La tematica della misurazione del valore è sicuramente quelle più critica nello sviluppo di un modello di bilancio integrato. I modelli e le metriche scelte per la valutazione dell’impatto devono essere chiaramente esplicitati e definiti con rigore teorico e metodologico. Come già ricordato, organizzazioni come GRI e SASB hanno cercato di introdurre degli standard di riferimento. Tuttavia, ad oggi, questi standard sono sicuramente una chiara indicazione dei principi da seguire per effettuare una corretta valutazione, ma non entrano nello specifico dei modelli sottostanti le singole attività di valutazione e probabilmente, dato l’elevato livello di frammentazione e disomogeneità che caratterizza l’ambiente interno ed esterno ad ogni organizzazione, non è nemmeno opportuno che ci si arrivi. Per questo motivo una chiara disclosure ed una corretta definizione delle metriche e dei modelli è indispensabile per effettuare una precisa valutazione di affidabilità e quindi di misurazione dei risultati.

A puro titolo di esempio si riporta in tabella lo schema utilizzato da Samsung per definire l’impatto delle componenti non finanziarie in una logica ESG nel suo bilancio integrato per il 2018.

 

 

Siamo in presenza di una nuova rivoluzione?

Nonostante l’idea che l’impresa debba avere un impatto anche su altri fattori non strettamente finanziari non sia un aspetto nuovo ma, al contrario, si possa addirittura far risalire alla fine dell’800 (Albion W. Small, “Private Business Is a Pubblic Trust”, Journal of Sociology 1895), fino ai tempi più recenti non riesce a incidere in modo determinante sulle teorie della massimizzazione del profitto.

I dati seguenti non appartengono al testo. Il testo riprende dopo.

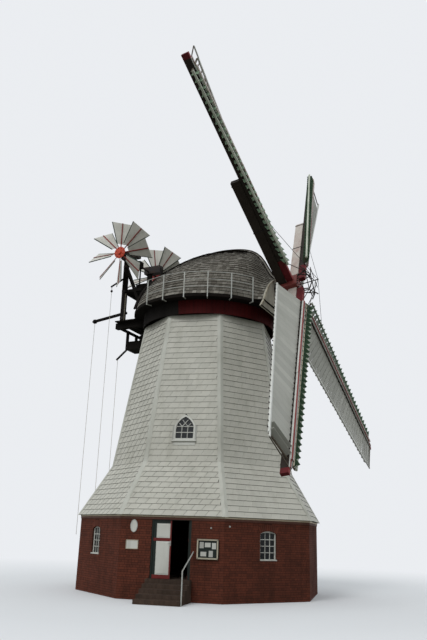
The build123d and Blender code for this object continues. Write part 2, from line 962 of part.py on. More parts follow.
with BuildPart() as whips:
    for frame in whip_frames:
        whip_body(frame)
save(whips, "whips")

for number, frame in enumerate(whip_frames, start=1):
    with BuildPart() as lattice:
        sail_lattice(frame, -1, trailing_width)
        sail_lattice(frame, 1, leading_width)
        whip_body(frame, Mode.SUBTRACT)
    save(lattice, f"sail_frame_{number}")

    with BuildPart() as shutters:
        trailing_count = shutter_count - (lost_shutters if number == 2 else open_tip_bays)
        shutter_row(frame, -1, trailing_width, 0, trailing_count)
        shutter_row(frame, 1, leading_width, leading_shutter_open, shutter_count)
        whip_body(frame, Mode.SUBTRACT)
        edge_board(frame, -1, trailing_width, Mode.SUBTRACT)
        edge_board(frame, 1, leading_width, Mode.SUBTRACT)
    save(shutters, f"shutters_{number}")

# Iron bands that clamp the whips to the stocks, placed between two shutters
with BuildPart() as sail_bands:
    for turn, level in zip(sail_turns, sail_levels):
        frame = sail_frame(turn, level)
        for bay in band_bays:
            place = panel_start + shutter_pitch * bay
            share = (place - poll_width / 2) / (stock_reach - poll_width / 2)
            stock_half = (stock_width + share * (stock_end_width - stock_width)) / 2 + band_thickness
            share = (place - whip_start) / (whip_reach - whip_start)
            whip_half = (whip_width + share * (whip_tip_width - whip_width)) / 2 + band_thickness
            low = (place - band_width / 2, place + band_width / 2)
            back = -stock_depth / 2 - band_thickness
            middle = stock_depth / 2 + band_thickness
            top = (stock_depth + whip_depth) / 2 + panel_lift - bar_depth - 2 * band_thickness
            block(frame, (low[0], -stock_half, back), (low[1], stock_half, middle))
            block(frame, (low[0], -whip_half, middle), (low[1], whip_half, top))
    for turn, level in zip(stock_turns, stock_levels):
        stock_body(turn, level, Mode.SUBTRACT)
    for frame in whip_frames:
        whip_body(frame, Mode.SUBTRACT)
save(sail_bands, "sail_bands")

# Striking rod and spider in front of the poll end, with a link back to each sail
spider_back = poll_front + rod_reach - 420
with BuildPart() as spider:
    rod(shaft, (0, 0, poll_front), (0, 0, poll_front + rod_reach), rod_radius)
    for turn, level in zip(sail_turns, sail_levels):
        arm = turned(shaft, about_z=turn)
        whip_front = level + stock_depth / 2 + whip_depth
        strut(arm, (0, 0, spider_back + 120), (spider_radius, 0, spider_back), spider_bar, spider_bar)
        strut(
            arm,
            (spider_radius - spider_bar / 2, 0, spider_back),
            (link_foot, 0, whip_front),
            link_bar,
            link_bar,
        )
        strut(
            arm,
            (0, 0, poll_front + rod_reach - rod_radius),
            (stay_foot, 0, whip_front - stay_radius),
            2 * stay_radius,
            2 * stay_radius,
        )
    for frame in whip_frames:
        whip_body(frame, Mode.SUBTRACT)
save(spider, "spider")

# Railing round the cap, its brackets reaching back under the deck
rail_radius = deck_radius + rail_post / 2
with BuildPart() as cap_railing:
    for sign in (-1, 1):
        places = []
        for post in range(rail_posts):
            turn = sign * (rail_first + rail_step * post)
            stand = turned(cap, about_z=turn)
            strut(
                stand,
                (rail_radius, 0, deck_bottom - rail_post),
                (rail_radius, 0, eave_top + rail_top),
                rail_post,
                rail_post,
            )
            block(
                stand,
                (rail_radius - bracket_reach, -rail_post / 2, deck_bottom - rail_post),
                (rail_radius, rail_post / 2, deck_bottom),
            )
            places.append((rail_radius * cos(radians(turn)), rail_radius * sin(radians(turn))))
        for start, end in zip(places, places[1:]):
            for level in rail_levels:
                rod(
                    cap,
                    (*start, eave_top + level - rail_bar / 2),
                    (*end, eave_top + level - rail_bar / 2),
                    rail_bar / 2,
                )
save(cap_railing, "cap_railing")

# Fan stage: deck, posts and raking struts behind the cap
post_half = fan_post_apart / 2
with BuildPart() as stage_deck:
    block(
        cap,
        (stage_rear, -post_half - 350, deck_bottom),
        (-skirt_radius, post_half + 350, deck_bottom + stage_board),
    )
    with BuildSketch(Plane.XY.offset(deck_bottom - 1)):
        Circle(deck_radius)
    extrude(amount=deck_thickness, mode=Mode.SUBTRACT)
save(stage_deck, "stage_deck")

post_foot = deck_bottom + stage_board
strut_foot = gable_rear - gable_thickness - verge_reach - strut_gap
with BuildPart() as fan_frame:
    for sign in (-1, 1):
        side = sign * post_half
        strut(
            cap,
            (-fan_back, side, fan_height - strut_drop),
            (strut_foot, side, eave_top - fan_strut),
            fan_strut,
            fan_strut,
        )
        block(
            cap,
            (-fan_back, side - fan_strut / 2, mid_rail_height),
            (-fan_back + mid_rail_reach, side + fan_strut / 2, mid_rail_height + fan_strut),
        )
    for back in (0, case_rear + fan_strut, mid_rail_reach - fan_strut / 2):
        block(
            cap,
            (-fan_back + back - fan_strut / 2, -post_half, mid_rail_height),
            (-fan_back + back + fan_strut / 2, post_half, mid_rail_height + fan_strut),
        )
    block(cap, (-deck_radius, -deck_radius, 0), (0, deck_radius, eave_top), Mode.SUBTRACT)
    for sign in (-1, 1):
        side = sign * post_half
        block(
            cap,
            (-fan_back - fan_post / 2, side - fan_post / 2, post_foot),
            (-fan_back + fan_post / 2, side + fan_post / 2, fan_height - fan_bearing / 2),
        )
save(fan_frame, "fan_frame")

with BuildPart() as fan_bearings:
    for sign in (-1, 1):
        side = sign * post_half
        block(
            cap,
            (-fan_back - bearing_behind, side - bearing_half, fan_height - fan_bearing / 2),
            (-fan_back + bearing_before, side + bearing_half, fan_height + bearing_above),
        )
    rod(
        cap,
        (-fan_back, -fan_apart, fan_height),
        (-fan_back, fan_apart, fan_height),
        fan_shaft_radius + bearing_gap,
        Mode.SUBTRACT,
    )
save(fan_bearings, "fan_bearings")

# Gear case between the posts, with the bevel box on the fan shaft and the drive down to the stage
case_bottom = mid_rail_height + fan_strut
drive_place = -fan_back + bevel_half - 1.5 * drive_radius
with BuildPart() as fan_gear:
    block(
        cap,
        (-fan_back + case_rear, -case_half, case_bottom),
        (-fan_back + mid_rail_reach, case_half, case_bottom + case_height),
    )
    block(
        cap,
        (-fan_back - bevel_half, -bevel_half, fan_height - bevel_half),
        (-fan_back + bevel_half, bevel_half, fan_height + bevel_half),
    )
    rod(cap, (drive_place, 0, post_foot), (drive_place, 0, fan_height - bevel_half), drive_radius)
    rod(
        cap,
        (-fan_back, -fan_apart, fan_height),
        (-fan_back, fan_apart, fan_height),
        fan_shaft_radius + bearing_gap,
        Mode.SUBTRACT,
    )
save(fan_gear, "fan_gear")

# Brake arm with its weight on the near post, and the striking lever below it
arm_side = -post_half - fan_post / 2 - arm_bar / 2
lever_side = -post_half + fan_post / 2 + lever_bar / 2
weight_out = -fan_back - arm_reach + arm_bar
lever_out = -fan_back - lever_reach
with BuildPart() as stage_levers:
    strut(
        cap,
        (-fan_back + arm_inner, arm_side, arm_height),
        (-fan_back - arm_reach, arm_side, arm_height - arm_fall),
        arm_bar,
        arm_bar,
    )
    rod(cap, (weight_out, arm_side, weight_height), (weight_out, arm_side, arm_height - arm_fall), rod_radius / 2)
    with Locations(cap.location * Location((weight_out, arm_side, weight_height))):
        Sphere(weight_radius)
    strut(
        cap,
        (-fan_back + fan_post / 2, lever_side, lever_height),
        (lever_out, lever_side, lever_height - lever_fall),
        lever_bar,
        lever_bar,
    )
    head = inside(cap, Plane(origin=(lever_out, lever_side, lever_height - lever_fall), z_dir=(-1, 0, 0)))
    with Locations(head.location):
        Cylinder(lever_head, lever_head, align=(Align.CENTER, Align.CENTER, Align.MAX))
        Cone(lever_head, rod_radius, lever_head, align=(Align.CENTER, Align.CENTER, Align.MIN))
save(stage_levers, "stage_levers")

# Platform that hangs under the tail of the sheers, and the lower pole on it
hanger_out = -fan_back - hanger_size
hanger_in = -deck_radius + hanger_size
sheer_inner = sheer_half - sheer_width / 2
with BuildPart() as hung_platform:
    for place in (hanger_out, hanger_in):
        block(
            cap,
            (place - hanger_size / 2, -sheer_inner, ring_top),
            (place + hanger_size / 2, sheer_inner, ring_top + hanger_size),
        )
        for sign in (-1, 1):
            side = sign * (platform_half - hanger_size / 2)
            block(
                cap,
                (place - hanger_size / 2, side - hanger_size / 2, platform_height),
                (place + hanger_size / 2, side + hanger_size / 2, ring_top),
            )
    block(
        cap,
        (hanger_out - hanger_size / 2, -platform_half, platform_height - stage_board),
        (hanger_in + hanger_size / 2, platform_half, platform_height),
    )
    for sign in (-1, 1):
        edge = sorted((sign * platform_half, sign * (platform_half - stage_board)))
        block(
            cap,
            (hanger_out, edge[0], platform_height),
            (hanger_in, edge[1], platform_height + platform_board),
        )
    block(
        cap,
        (hanger_out - hanger_size / 2, -platform_half, pole_height - hanger_size / 2),
        (hanger_out + hanger_size / 2, platform_half, pole_height + hanger_size / 2),
    )
    strut(
        cap,
        (hanger_out, 0, pole_height),
        (hanger_out - pole_reach, 0, pole_height - pole_fall),
        pole_bar,
        pole_bar,
    )
save(hung_platform, "hung_platform")

# Control ropes that hang straight down from the weight, the lever and the pole
rope_tops = {
    "rope_weight": (weight_out, arm_side, weight_height - weight_radius, weight_rope_length),
    "rope_lever": (
        lever_out + lever_head / 2,
        lever_side,
        lever_height - lever_fall - lever_head,
        lever_rope_length,
    ),
    "rope_pole": (
        hanger_out - pole_reach + pole_bar,
        0,
        pole_height - pole_fall + pole_bar * pole_fall / pole_reach,
        pole_rope_length,
    ),
}
for name, (out, side, top, length) in rope_tops.items():
    with BuildPart() as rope:
        rod(cap, (out, side, top - length), (out, side, top), rope_radius)
        if name == "rope_pole":
            add(hung_platform.part, mode=Mode.SUBTRACT)
        else:
            add(stage_levers.part, mode=Mode.SUBTRACT)
    save(rope, name)

with BuildPart() as fan_shaft:
    rod(
        cap,
        (-fan_back, -fan_apart / 2 - rose_hub_width / 2, fan_height),
        (-fan_back, fan_apart / 2 + rose_hub_width / 2, fan_height),
        fan_shaft_radius,
    )
save(fan_shaft, "fan_shaft")


def rose_frame(sign, turn):
    """Frame of one rose: z along the fan shaft, pointing away from the stage."""
    centre = Plane(origin=(-fan_back, sign * fan_apart / 2, fan_height), x_dir=(0, 0, 1), z_dir=(0, sign, 0))
    return turned(inside(cap, centre), about_z=turn)


def blade_frame(rose, index):
    """Frame of one blade: x along its arm, turned to the pitch of the vanes."""
    return turned(turned(rose, about_z=360 / blade_count * index), about_x=vane_pitch)


roses = [rose_frame(-1, 0), rose_frame(1, second_rose_turn)]
blades = [blade_frame(rose, index) for rose in roses for index in range(blade_count)]
with BuildPart() as rose_arms:
    for rose in roses:
        rod(rose, (0, 0, -rose_hub_width / 2), (0, 0, rose_hub_width / 2), rose_hub_radius)
    for blade in blades:
        block(blade, (0, -arm_size / 2, -arm_thickness / 2), (rose_radius, arm_size / 2, arm_thickness / 2))
    for rose in roses:
        rod(rose, (0, 0, -rose_hub_width), (0, 0, rose_hub_width), fan_shaft_radius, Mode.SUBTRACT)
save(rose_arms, "rose_arms")

inner_half = vane_inner_width / 2 - vane_rim
outer_half = vane_outer_width / 2 - vane_rim
with BuildPart() as rose_vanes:
    for blade in blades:
        with BuildSketch(blade.offset(-arm_thickness / 2)):
            Polygon(
                (vane_start, -inner_half),
                (rose_radius, -outer_half),
                (rose_radius, outer_half),
                (vane_start, inner_half),
                align=None,
            )
        extrude(amount=-vane_thickness)
save(rose_vanes, "rose_vanes")

with BuildPart() as rose_rims:
    for blade in blades:
        for edge in (-1, 1):
            with BuildSketch(blade.offset(-arm_thickness / 2)):
                Polygon(
                    (vane_start, edge * inner_half),
                    (rose_radius, edge * outer_half),
                    (rose_radius, edge * (outer_half + vane_rim)),
                    (vane_start, edge * (inner_half + vane_rim)),
                    align=None,
                )
            extrude(amount=-vane_rim)
save(rose_rims, "rose_rims")
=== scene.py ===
# %% [markdown]
# # Dressing a windmill
# The solids of the mill come ready made, at their true size. This script gives them their
# finish: bricks, slates, shingles, window bars, door panels, the paint of the sails and many
# small fittings. Everything is in metres, the ground is z = 0 and the entrance faces -y.
#
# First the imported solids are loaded. They stay where they are for good, so new pieces are
# placed on them by measure.

import math
import random

import bmesh
import bpy
from mathutils import Matrix, Vector
from mathutils.bvhtree import BVHTree


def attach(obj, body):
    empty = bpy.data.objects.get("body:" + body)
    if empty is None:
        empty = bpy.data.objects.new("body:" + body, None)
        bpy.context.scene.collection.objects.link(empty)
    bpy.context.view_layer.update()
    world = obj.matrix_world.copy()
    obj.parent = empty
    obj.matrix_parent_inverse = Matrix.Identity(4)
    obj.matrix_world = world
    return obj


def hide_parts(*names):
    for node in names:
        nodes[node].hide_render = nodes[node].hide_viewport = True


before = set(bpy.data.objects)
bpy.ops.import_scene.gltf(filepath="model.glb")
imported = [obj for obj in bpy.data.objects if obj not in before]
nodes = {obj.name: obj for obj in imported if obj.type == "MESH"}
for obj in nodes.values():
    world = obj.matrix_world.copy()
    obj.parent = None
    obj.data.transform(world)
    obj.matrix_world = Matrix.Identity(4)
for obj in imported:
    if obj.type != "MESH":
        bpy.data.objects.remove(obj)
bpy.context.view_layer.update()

# %% [markdown]
# ## Camera
# The picture was taken by someone standing in front of the mill, a little to the right, who
# tipped the camera up. The three directions below were worked out from the corners of the
# mill in the picture. A camera looks along its own -Z, so the third column points backwards.

# %% Camera at the picture's place
view_right = Vector((0.9756, 0.2172, 0.0308)).normalized()
view_ahead = Vector((-0.2161, 0.9275, 0.305)).normalized()
view_up = view_right.cross(view_ahead)
bpy.ops.object.camera_add(location=(7.01, -29.198, 2.325))
camera = bpy.context.object
camera.rotation_mode = "QUATERNION"
camera.rotation_quaternion = Matrix((view_right, view_up, -view_ahead)).transposed().to_quaternion()
camera.data.sensor_width = 36
camera.data.lens = 37.51
camera.data.clip_end = 600
bpy.context.scene.camera = camera
bpy.context.scene.view_settings.view_transform = "Standard"
print("camera at", tuple(camera.location), "lens", camera.data.lens)

# %% [markdown]
# ## Helpers for node trees
# Materials are graphs of nodes, and a few short helpers keep the graphs readable. One makes
# a node and sets or links its sockets, another makes a group with named inputs and outputs,
# and the rest stand for the nodes that are used most. Colours are written as a painter
# would read them off a chart, 0 to 255, and turned into linear light.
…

Solo negli ultimi dieci anni il dibattito sui cambiamenti climatici, l’introduzione degli indicatori di sostenibilità in un’ottica non unicamente ambientale e il nuovo paradigma proposto dalle teorie dell’economia circolare hanno riportato l’azienda al centro di una realtà più complessa e reso necessario un nuovo schema interpretativo e di misurazione che potesse mettere meglio in evidenza il ruolo da loro giocato nella creazione di valore per tutti gli stakeholder e per le comunità locali.

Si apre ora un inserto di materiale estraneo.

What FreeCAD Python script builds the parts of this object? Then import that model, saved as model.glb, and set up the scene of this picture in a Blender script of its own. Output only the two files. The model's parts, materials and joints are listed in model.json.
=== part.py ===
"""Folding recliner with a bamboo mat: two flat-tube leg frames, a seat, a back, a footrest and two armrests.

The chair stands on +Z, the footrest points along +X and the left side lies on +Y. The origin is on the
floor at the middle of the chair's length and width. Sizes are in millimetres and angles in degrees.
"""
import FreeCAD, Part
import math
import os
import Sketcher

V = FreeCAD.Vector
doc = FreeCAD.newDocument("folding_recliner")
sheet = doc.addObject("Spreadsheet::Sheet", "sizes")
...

Se questa tendenza sarà confermata, richiederà un cambio di passo importante nell’interpretazione dei fenomeni economico politici e nelle attività professionali che, tra le altre cose, saranno chiamate ad una visione molto meno settoriale in un’ottica non solo multisettoriale, ma olistica, capace quindi non solo di cogliere il movimento delle singole variabili, ma soprattutto le relazioni tra di esse e l’impatto complessivo sviluppato.

Va sicuramente altresì sottolineato che oltre alla capacità tecnica di individuare metriche ed indicatori capaci di spiegare l’impatto sociale ed ambientale che l’azienda produce sarà anche necessario un cambiamento culturale, che renda centrali trasparenza e disclosure.